Mont Tremblant-Vortrag

GEOSTATISTICS AND THE POLYGONAL-METHOD: A RE-EXAMINATION

H. Burger, F. Birkenhake

Freie Universität Berlin, Malteserstr. 74 -100, 12249 Berlin, Germany

ABSTRACT

The main advantage of geostatistics is the fact that it allows the quantification of errors for any spatial estimate. This estimation error can be used for optimizing additional sampling efford, for classification of reserves or for analyzing the propagation of error during spatial GIS-operations. Geostatistical public domain software packages exist which offer standard and advanced kriging methods for local and global reserve estimation, but nothing comparable for the global estimation error. But confidence limits for the global mean are the basis for reserve classification: Along the horizontal axes of the well known McKelvey Box reserves are ordered according to decreasing geologic assurance of existence whereas the other axis shows the economic feasibility of their recovery.

In this paper a proposal is made which combines ideas from the very beginning of geostatistics and objective methods for estimating sampling accuracy using the unique tessellation of a 2D-domain by Voronoi polygons. A Visual Basic program is presented which demonstrates the capability of this approach with regard to global reserve estimation and improved sampling design in environmental research.

Keywords: Voronoi polygons, extension error, reserve classification, global estimation error

INTRODUCTION

The main advantage of geostatistics is the fact that it helps to quantify the error of spatial estimates. During the early days of geostatistics elementary errors were of primary interest: most textbooks of this time contain numerous charts with graphs for the estimation variance and dispersion variance for various variogram models and different geometrical shapes of blocks. But the interest of modern geostatistical techniques (DK, IK, PK, SIMUL) focus on the estimation of local probability distribution functions which provide an improved (local) error analysis.

The global mean of a regionalized variable in a given domain can simply be calculated by taking the average value of kriging block estimates. Neighboring estimation errors are not independent because the corresponding block estimates are calculated using common data. Therefore another approach than kriging has to be applied to estimate the error of the global mean. Under certain conditions [1, Chapt. V] the practical calculation can be done by combining the elementary extension errors of all samples extended to their range of influence. These elementary errors can be estimated by the extension variance and combined for a global error. The practical solution contains two steps [1, 2, 3]: a) kriging of blocks and calculation of the global mean b) determination of the global estimation error. It is rather tedious to design, calculate and combine the various elementary error terms. Additionally this procedure depends on rather subjective choices of kriging method, blocksize, kriging neighborhood and error combination. All examples given are based on samples taken on a regular or random stratified grid.

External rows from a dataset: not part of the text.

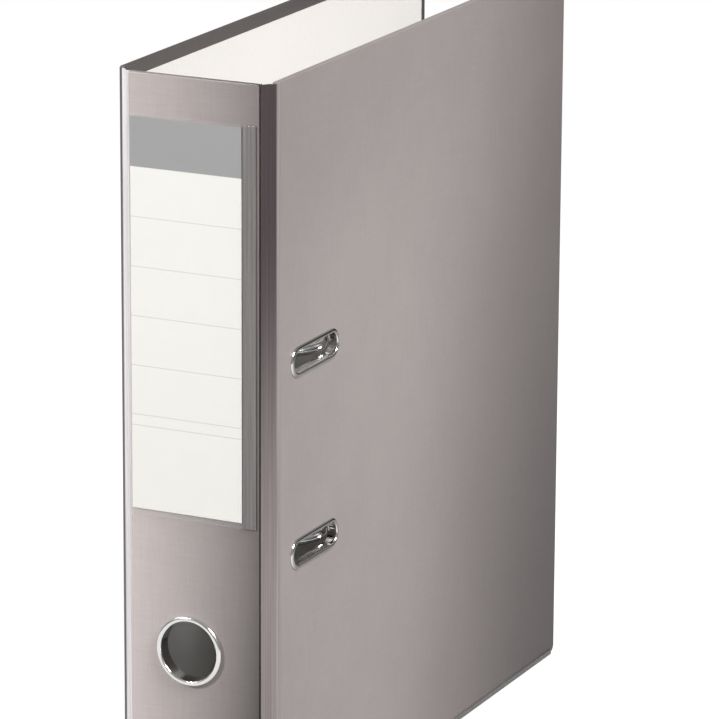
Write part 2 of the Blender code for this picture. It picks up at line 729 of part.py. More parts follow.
pivot_profile = pin_profile(PIVOT_R, PIVOT_PIN_HALF)
pivot_pin = turned("lever_pivot_pin", pivot_profile, (PIVOT_X, PIVOT_Y, MECH_Z), UPRIGHT, 24)
finish(pivot_pin, RIVET_METAL)
roller_x, roller_y = on_lever([(ROLLER_OFF, ROLLER_ARM)])[0]
roller_pin_profile = pin_profile(ROLLER_PIN_R, ROLLER_PIN_HALF)
roller_pin = turned("roller_pin", roller_pin_profile, (roller_x, roller_y, MECH_Z), UPRIGHT, 20)
finish(roller_pin, RIVET_METAL, LEVER_AXIS)
ROLLER_EDGE = 0.0004
roller_profile = [
    (ROLLER_BORE_R, ROLLER_HALF),
    (ROLLER_R - ROLLER_EDGE, ROLLER_HALF),
    (ROLLER_R, ROLLER_HALF - ROLLER_EDGE),
    (ROLLER_R, ROLLER_EDGE - ROLLER_HALF),
    (ROLLER_R - ROLLER_EDGE, -ROLLER_HALF),
    (ROLLER_BORE_R, -ROLLER_HALF),
]
roller = turned("roller", roller_profile, (roller_x, roller_y, MECH_Z), UPRIGHT, 28, closed=True)
finish(roller, BLACK_PLASTIC, LEVER_AXIS)

# Compressor bar: a shallow channel with a plastic bush on each post.
bar_low = AXIS_X + BAR_LIFT
bar_outline = rounded(
    POST_Y - BAR_HALF_Y, POST_Y + BAR_HALF_Y, MECH_Z - BAR_HALF_Z, MECH_Z + BAR_HALF_Z,
    (BAR_CORNER_R,) * 4, 5,
)
bar_holes = [circle(POST_Y, z, BAR_HOLE_R, 24) for z in POST_SPOTS.values()]
compressor_bar = prism("compressor_bar", "YZ", [bar_outline] + bar_holes, bar_low, bar_low + BAR_H)
trough = prism(
    "bar_trough", "YZ",
    [rounded(
        POST_Y - BAR_HALF_Y + BAR_T, POST_Y + BAR_HALF_Y - BAR_T,
        MECH_Z - BAR_HALF_Z + BAR_T, MECH_Z + BAR_HALF_Z - BAR_T, (BAR_CORNER_R - BAR_T,) * 4, 5,
    )],
    bar_low + BAR_T, bar_low + BAR_H + 0.002, CUTTERS,
)
trough.parent = BAR_AXIS
trough.location = trough.location - BAR_AXIS.location
cut(compressor_bar, trough)
finish(compressor_bar, PLATE_METAL, BAR_AXIS)
bush_top = bar_low + BAR_T + BUSH_T
bush_profile = [
    (POST_R + GAP, bush_top),
    (BUSH_R - 0.0003, bush_top),
    (BUSH_R, bush_top - 0.0003),
    (BUSH_R, bar_low + BAR_T + GAP),
    (BUSH_NECK_R, bar_low + BAR_T + GAP),
    (BUSH_NECK_R, bar_low - BUSH_FOOT),
    (POST_R + GAP, bar_low - BUSH_FOOT),
]
for level, z in POST_SPOTS.items():
    bush = turned("bar_bush_" + level, bush_profile, (0, POST_Y, z), TO_X, 24, closed=True)
    finish(bush, BLACK_PLASTIC, BAR_AXIS)
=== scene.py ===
"""Looks of the lever arch file: finishes for its boards and finer pieces for its hardware.

Everything is in metres in the frame's own axes: X across the spine, Y from the spine to the fore
edge, Z up. MM turns the small sizes, written in millimetres, into metres.
"""

import math

import bmesh
import bpy
from mathutils import Matrix, Vector


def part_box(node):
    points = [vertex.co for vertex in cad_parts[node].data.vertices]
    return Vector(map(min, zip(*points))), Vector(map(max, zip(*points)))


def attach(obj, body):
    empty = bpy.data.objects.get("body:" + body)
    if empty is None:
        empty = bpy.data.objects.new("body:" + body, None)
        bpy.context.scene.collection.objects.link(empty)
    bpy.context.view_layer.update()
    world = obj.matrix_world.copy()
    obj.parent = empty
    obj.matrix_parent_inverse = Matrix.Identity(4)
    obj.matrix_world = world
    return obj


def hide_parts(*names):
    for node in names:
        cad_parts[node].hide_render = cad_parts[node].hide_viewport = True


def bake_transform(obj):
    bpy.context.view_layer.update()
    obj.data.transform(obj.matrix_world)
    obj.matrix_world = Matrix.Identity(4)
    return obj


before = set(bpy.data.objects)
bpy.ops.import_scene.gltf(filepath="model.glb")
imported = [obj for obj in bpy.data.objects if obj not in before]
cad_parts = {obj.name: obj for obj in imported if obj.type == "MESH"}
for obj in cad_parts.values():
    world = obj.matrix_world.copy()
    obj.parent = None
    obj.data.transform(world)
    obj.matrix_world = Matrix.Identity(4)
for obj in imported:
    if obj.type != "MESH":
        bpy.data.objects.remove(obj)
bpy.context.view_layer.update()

MM = 0.001
SCENE = bpy.context.scene

COVER_LOW, COVER_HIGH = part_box("front_cover")
SPINE_LOW, SPINE_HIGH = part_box("spine_board")
LABEL_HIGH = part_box("label_card")[1]
POCKET_LOW, POCKET_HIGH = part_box("label_pocket")
PLATE_LOW, PLATE_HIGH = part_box("base_plate")
MECH_Z = (PLATE_LOW.z + PLATE_HIGH.z) / 2


# ---------------------------------------------------------------- camera, light and floor

CAMERA_AT = Vector((0.8624, -1.7792, 0.7156))
CAMERA_YAW = math.radians(25.731)
CAMERA_PITCH = math.radians(15.459)
CAMERA_ROLL = math.radians(0.308)
CAMERA_LENS = 242.59
SENSOR_WIDTH = 36


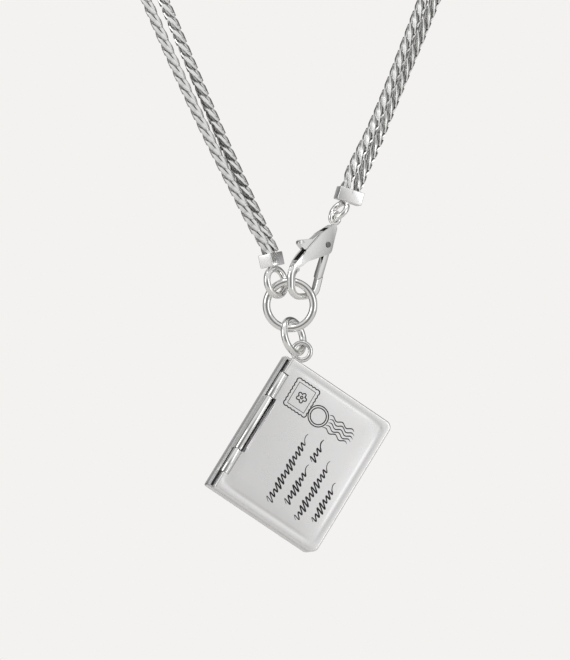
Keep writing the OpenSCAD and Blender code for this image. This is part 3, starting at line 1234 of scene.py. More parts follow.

During early stages of exploration in most cases only few, irregularly distributed data are sampled and local estimates are less important than objective information about the global mean and its confidence limits. A comparison of different exploration projects can only be made if common standards are applied. If only few data are available it seems to be more economic to use the well known polygonal method for estimating the global mean and its error. The extension of each data to its range of influence leads to a Voronoi tessellation of the domain. The influence of block size and location of block centre is thus eliminated. The polygons can be sorted in increasing order of their extension variances and suitable thresholds can be chosen for the definition of different reserve categories.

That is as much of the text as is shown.